In the early stages, it may be prudent to leave the level for lights to change from green to yellow at a lower percentage of the estimate. For example, you might set the level at 40% so that there is warning if you suddenly have unexpected scope growth.

Alternatively, it can be treated as for cost and resources. Scope creep can be scheduled over the life of the project.

– Project Quality Management

It would be wonderful if we could create a magical program that looked at deliverables and reported on quality. Unfortunately, that will have to wait for technology to make a quantum leap. We do however have to produce a quality plan for the project.

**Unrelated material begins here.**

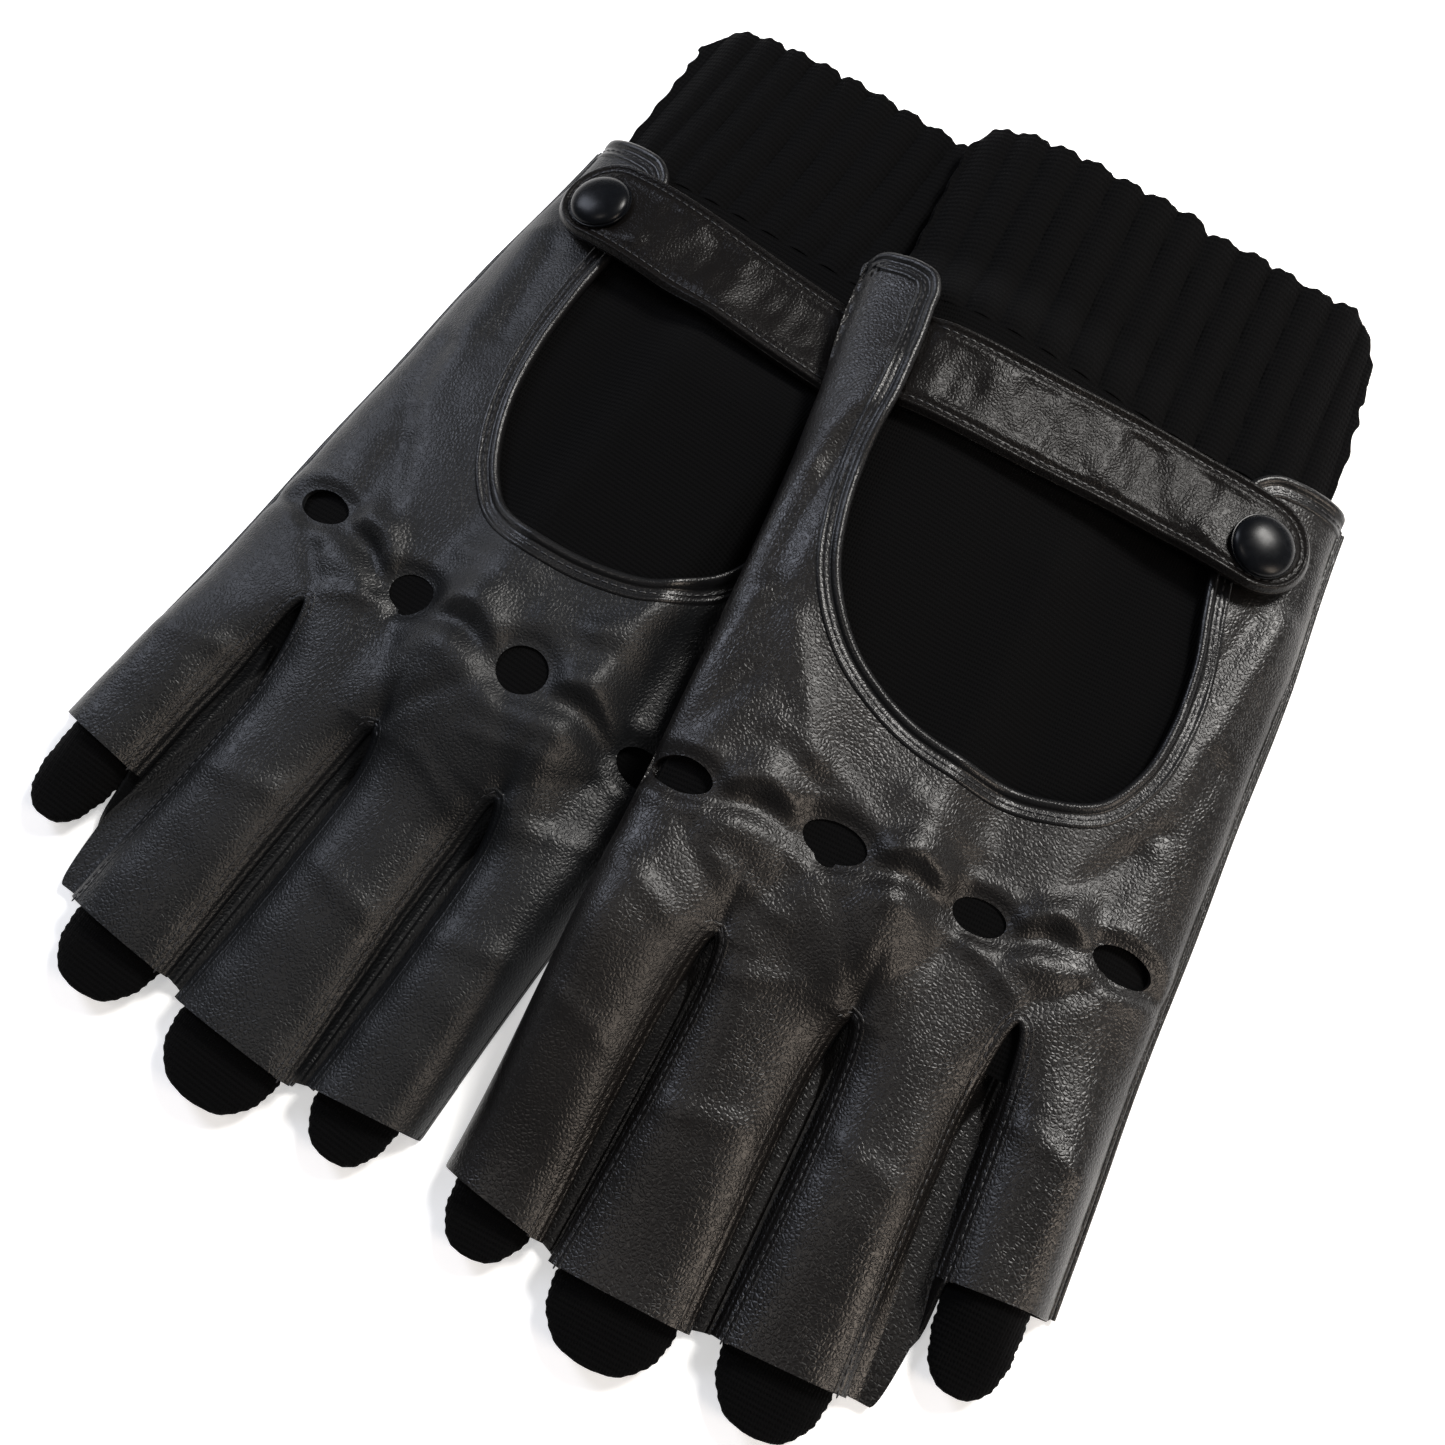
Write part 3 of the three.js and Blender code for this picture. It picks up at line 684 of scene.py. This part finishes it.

One way to monitor quality is to set up a quality assurance project plan with quality events at the planning stage. These are activities that can be undertaken to check quality such as a walkthrough, or an inspection of a document, or testing of a particular component. As each of these events is completed, we can list action items flowing from the activity. For example, after a document inspection, we might have two action items. The first is to summarize the key points in the executive overview, and the second to verify findings in a particular section with the departmental manager concerned.

We now have a measurement. By checking the number of Quality Action Items outstanding, we can report on quality. For example, if we think that 5 action items resulting from completed Quality Events is reasonable, we might set the light to change to green at 5. Red might be 8 items.

– Project Action Items

The final parameter is Action Items outstanding. Many situations in a project generate action items.

  • They could be generated by identification of a benefit. There needs to be an action item to follow up the benefit delivery.
  • It could be generated by a risk where certain actions are required to mitigate the risk.
  • It could be an issue that needs action items to resolve.
  • It could be a project review where actions on recommendations are to take place.

Unfortunately, in many projects there is more focus on identifying a problem (Issue, risk, assumption etc.) than taking action to address the problem. One of the most important attitudinal changes a project manager can bring to a project, is to shift the focus from identifying problems, to creating action items for every problem. No issue should exist without at least one action item to address the issue.

Taking this a step further, an action has three parts. Someone, has to do something, by a particular date. Someone means one person. It does not mean two people or a team. Immediately more than one person is responsible, the finger pointing starts. “I thought he was doing it!” Better make one person responsible for the task even if they have to recruit others to help.

The key to monitoring the actions is to determine how many are overdue. You might choose to take a hard line and say if any action items are overdue the light turns red. Alternatively, you might choose to allow 5 overdue to show a yellow light and over 5 a red light.

Project Dashboard – Conclusion

There is a saying that if it cannot be measured, it cannot be managed. Traditionally, projects have used schedules and budgets to monitor progress. This only provides part of the answer. It does not address the other variables. Just because a project came in on time and budget does not mean it is a success. The deliverables may be of poor quality, and there may be dozens of outstanding issues. A much broader view is required.

On another level, there needs to be a simple way to collect the data. Mechanisms need to be put in place that automates the collection of information. You do not want to bury the project team in data collection and analysis. Any data collection should be an extension of what the project team normally do, rather than a separate exercise.

By focusing on these six areas as a project dashboard, a snapshot of the project health can be viewed. Using a technique such as six traffic lights, you can see the status of a project. It is a technique that will appeal to both business and IT management. Whilst it does not take away all responsibility for success, it provides a tool to focus on problem areas, and to illustrate to those concerned how the project is progressing.